ALD of metal, nitride, and high-k films all use high-speed gas pulsing strategies. These processes require gas delivery systems to provide ever increasing accuracy and faster response times. Thermal mass flow meters/controllers continue to lead the ultra-high purity industry as the gas measurement and metering instrument of choice. The fundamental measurement principle of the mass flow sensor provides the best known measure of the actual molar amount of gas delivered in a given recipe step.
Figure 1. Cross-sectional schematic of a traditional thermal flow sensor and bypass architecture.
To meet the needs of the ALD industry, MFC designs have been challenged to operate at much shorter and more frequent duty cycles. Advancing the knowledge at both the sensor and the valve requires a great deal of investment to determine the behaviors of different gases under varying operating conditions (pressures and temperatures).
MFC accuracy and response time
Accuracy and settling time continue to be the marquee performance parameters for cutting-edge MFCs. Improving these two parameters has the benefit of additionally improving ancillary performance parameters typically used to characterize MFCs. As an example, the quest for better accuracies has enabled a technology referred to as multi-gas/multi-range (MGMR). Propelled by enabling technologies such as digital control, these two performance parameters have improved over the years from typical single gas/single range accuracies around ±5% and settling times of ~10 sec (using older thermal valve technology) to accuracies as tight as ±0.5% and settling times as quick as 300 msec for MGMR MFCs.
MGMR MFCs allow a single device to be reconfigured by software to operate over a broad and continuous range of full scale flow values while flowing any of several hundred different gas species. Extending the operable range of an MFC has afforded tool OEMs and gas panel integrators the ability to reduce the number of gas sticks in a given gas panel. With wide-range MGMR MFCs, a single gas stick can deliver different ranges of a particular gas for different recipe steps.
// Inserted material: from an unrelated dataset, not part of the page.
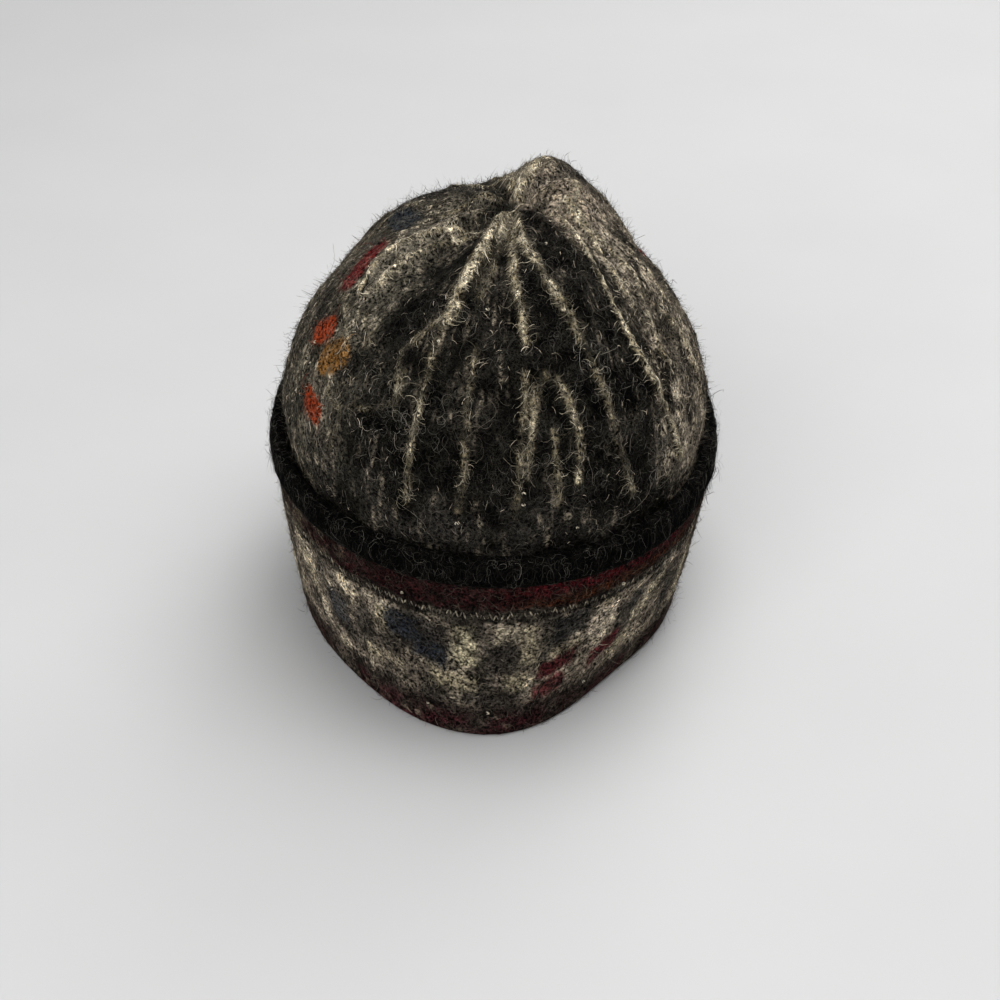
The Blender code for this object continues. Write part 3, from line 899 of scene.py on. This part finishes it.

Figure 2. Sensor voltage reading vs. flow in standard cubic-centimeters/minute (sccm) for a typical thermal flow sensor for different gasses, showing uncompensated error due to different gas species.
Delivering high accuracy and fast response times for MGMR MFCs requires an understanding of exactly how the different subsystems behave under various operating conditions (gas species, pressures, temperatures, flow rates). Although several attempts have been made to build first principles models that can relate physical gas properties to thermal flow sensor readings, these efforts have not provided the level of accuracy demanded of contemporary MFCs. Figure 2 shows the flow readings of a typical thermal flow sensor for gasses. As can be seen, the sensor reading varies greatly from one gas to another.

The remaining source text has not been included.